Parts of the Sierra range in California have seen feet of snow drop in single storms, imperiling lives and homes — and setting up the region for significant flooding when melt-off occurs.
The National Oceanic and Atmospheric Administration’s March 15 “snow drought update” names California and the Great Basin as the places with the deepest snowpack and notes the flood risk is enhanced due to spring runoff and high-elevation rain.
The same update notes that south and south-central Colorado snowpack draining into the Arkansas, White and Red rivers is of concern, because of low snow water equivalent compared to records for the Sange de Cristo range.

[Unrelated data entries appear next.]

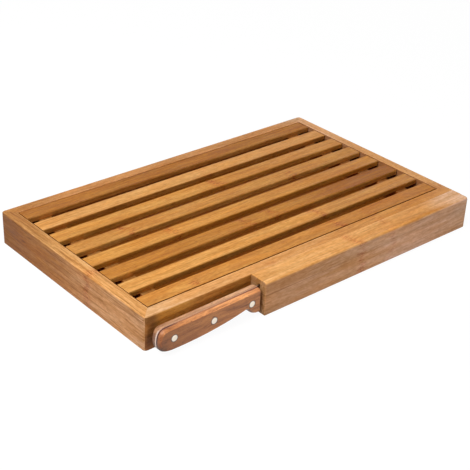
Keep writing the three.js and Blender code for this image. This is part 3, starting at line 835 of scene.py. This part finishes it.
darkEdge = (0.60, 0.52, 0.40)
slats = {
    "topRound": 0.25,
    "bottomRound": 0.4,
    "endRound": 0.25,
    # for every slat, and then each slat's own look from the back to the front
    "look": {"side": (1.01, 1.00, 0.86), "ends": (0.33, 0.21, 0.07), "edges": (0.78, 0.72, 0.64)},
    "looks": [
        {"seed": 41, "tone": (180, 116, 43), "contrast": 1.5, "knots": [(114, 0.3, 0.4)],
         "side": (1.47, 1.60, 2.25), "edges": darkEdge},
        {"seed": 43, "tone": (228, 165, 91), "knots": [(13, 0.3, 0.4)],
         "side": (0.74, 0.62, 0.37), "drifts": [(-40, 120, (0.96, 0.92, 0.90), plain)]},
        {"seed": 47, "tone": (216, 151, 70), "knots": [(9, 0.3, 1.0), (-50, 0.2, 0.4)],
         "drifts": [(-40, 150, (0.90, 0.86, 0.95), plain)]},
        {"seed": 53, "tone": (211, 147, 70), "knots": [(-118, 0.3, 1.0), (84, -0.3, 0.9)],
         "side": (1.16, 1.22, 1.19), "drifts": [(-40, 120, (0.92, 0.89, 0.86), plain)]},
        {"seed": 59, "tone": (220, 153, 70), "knots": [(-85, 0.3, 0.9)],
         "side": (0.93, 0.88, 0.60), "edges": darkEdge, "drifts": [(-40, 150, (0.86, 0.80, 0.78), plain)]},
        {"seed": 61, "tone": (194, 128, 48), "contrast": 1.25, "knots": [(-20, 0.3, 0.7), (11, 0.3, 0.9)],
         "side": (1.39, 1.54, 1.91), "drifts": [(20, 120, (0.68, 0.56, 0.36), (0.9, 0.9, 0.9))]},
        {"seed": 67, "tone": (232, 166, 85), "knots": [(46, 0.4, 1.0)],
         "side": (0.84, 0.74, 0.46), "edges": darkEdge, "drifts": [(-40, 140, (0.78, 0.72, 0.66), plain)]},
        {"seed": 71, "tone": (215, 146, 65), "knots": [(-125, 0.3, 0.8), (45, 0.4, 1.0), (87, 0.2, 0.4)],
         "side": (0.53, 0.38, 0.10), "edges": plain, "drifts": [(-60, 140, (0.82, 0.73, 0.60), plain)]},
    ],
}
edges = [slats[side] for side in ("bottomRound", "topRound", "topRound", "bottomRound")]
for index, look in enumerate(slats["looks"]):
    makeBar(f"slat_{index + 1}", {**slats["look"], **look}, "grille", edges, slats["endRound"])

battens = {
    "round": 0.4,
    "looks": {
        "batten_left": {"along": "y", "seed": 73, "tone": (164, 112, 55), "side": (1.35, 0.84, 0.61)},
        "batten_right": {"along": "y", "seed": 79, "tone": (155, 99, 47), "side": (1.35, 1.14, 0.76)},
    },
}
edges = (battens["round"],) * 4
for node, look in battens["looks"].items():
    makeBar(node, look, "grille", edges, battens["round"])
print("grille made")

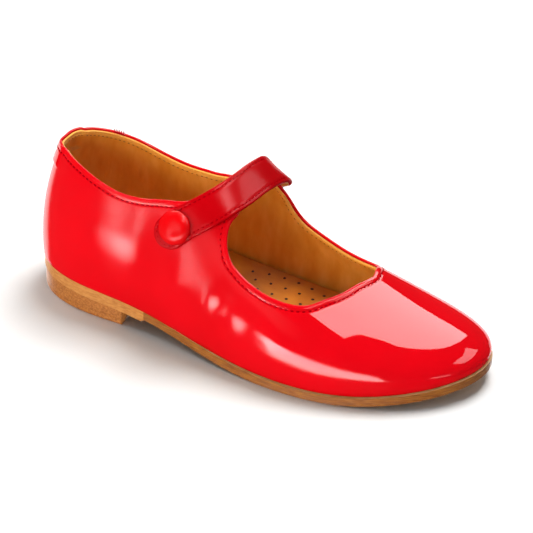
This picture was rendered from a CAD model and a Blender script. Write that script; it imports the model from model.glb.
# %% [markdown]
# # A child's mary jane shoe in red patent leather
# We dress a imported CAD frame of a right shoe: upper, strap, button, insole, sole and heel.
# The frame gives true places in metres, so every new piece is made where the real one sits.
# The shoe's own numbers below are in millimetres, because shoemakers measure in them.

# %% Load the frame
import math

import bmesh
import bpy
import numpy as np
from mathutils import Matrix, Vector


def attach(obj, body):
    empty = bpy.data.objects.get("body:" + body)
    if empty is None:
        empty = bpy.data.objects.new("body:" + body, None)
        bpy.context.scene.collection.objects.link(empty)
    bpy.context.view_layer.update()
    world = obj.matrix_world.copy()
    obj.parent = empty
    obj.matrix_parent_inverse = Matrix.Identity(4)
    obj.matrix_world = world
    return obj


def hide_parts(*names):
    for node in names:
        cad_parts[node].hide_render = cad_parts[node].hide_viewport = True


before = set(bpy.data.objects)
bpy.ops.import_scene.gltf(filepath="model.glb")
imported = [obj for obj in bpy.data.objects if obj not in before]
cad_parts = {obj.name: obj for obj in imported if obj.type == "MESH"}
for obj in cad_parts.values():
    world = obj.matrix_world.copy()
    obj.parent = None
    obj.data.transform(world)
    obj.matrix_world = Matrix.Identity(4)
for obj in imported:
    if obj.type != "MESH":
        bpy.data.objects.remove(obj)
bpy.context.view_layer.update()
print("nodes:", sorted(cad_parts))

# %% [markdown]
# ## Units and colours
# Colours are written as the sRGB hex values that a colour chart shows, and one function turns
# them into the linear light that a renderer adds up. Millimetres in the shoe's own frame turn
# into metres in the row's frame by one shift and one scale.

# %% Units and colours
MM = 0.001
CENTRE_SHIFT = np.array([-0.4107, 4.7018, 0.0])


def to_row(points_mm):
    return (np.asarray(points_mm, float) + CENTRE_SHIFT) * MM


def linear(hex_colour):
    channels = [int(hex_colour[i:i + 2], 16) / 255 for i in (1, 3, 5)]
    return tuple(c / 12.92 if c < 0.04045 else ((c + 0.055) / 1.055) ** 2.4 for c in channels)


# %% [markdown]
# ## Camera
# A product shot is taken from a few steps away with a long lens, so the shoe keeps its true
# proportions. The camera stands beyond the outer side of the toe and looks down on the shoe.
# Its lens is shifted, as on a view camera, so that the shoe sits in the middle of the view.

# %% Camera
CAMERA_AZIMUTH = 21.2
CAMERA_ELEVATION = 32.1
CAMERA_ROLL = 2.8
CAMERA_DISTANCE_MM = 1055
CAMERA_AIM_MM = (9.28, 23.63, 30)
LENS_MM = 184.4
LENS_SHIFT = (-0.082, -0.060)

camera_data = bpy.data.cameras.new("product_camera")
camera_data.lens = LENS_MM
camera_data.shift_x, camera_data.shift_y = LENS_SHIFT
camera = bpy.data.objects.new("product_camera", camera_data)
bpy.context.scene.collection.objects.link(camera)
turn_to_camera = (
    Matrix.Rotation(math.radians(CAMERA_AZIMUTH), 4, "Z")
    @ Matrix.Rotation(math.radians(90 - CAMERA_ELEVATION), 4, "X")
    @ Matrix.Rotation(math.radians(CAMERA_ROLL), 4, "Z")
)
away = turn_to_camera.to_3x3() @ Vector((0, 0, CAMERA_DISTANCE_MM * MM))
camera.matrix_world = Matrix.Translation(Vector(to_row(CAMERA_AIM_MM)) + away) @ turn_to_camera
bpy.context.scene.camera = camera
print("camera at", [round(c, 3) for c in camera.matrix_world.translation])

# %% [markdown]
# ## Nodes for materials
# Every material is a small graph. One helper adds a node, sets its settings and input values,
# and joins it to nodes made before, so that each material reads as a short list.

# %% Node helper
LEAST_CLOUD = 0.3
MOST_CLOUD = 0.7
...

“So far, we’re not getting much for ground temps,” Harold said of the situation in his and other fields. “But, there’s not a dust problem. There’s not a smoke problem, because you can’t burn ditches.”
As bounteous as winter storms have been, as usual, they’re insufficient to lift the West out of drought.
“We’re going to need a number of years like this to lift us in the right direction, but we’re sure happy for every time we get it (water), that’s for sure. It really comes down to timing right now,” Pope said.
“I think all of us feel real good about that (snowpack and runoff), as long as it doesn’t come too fast,” said Harold. “But things look pretty good.”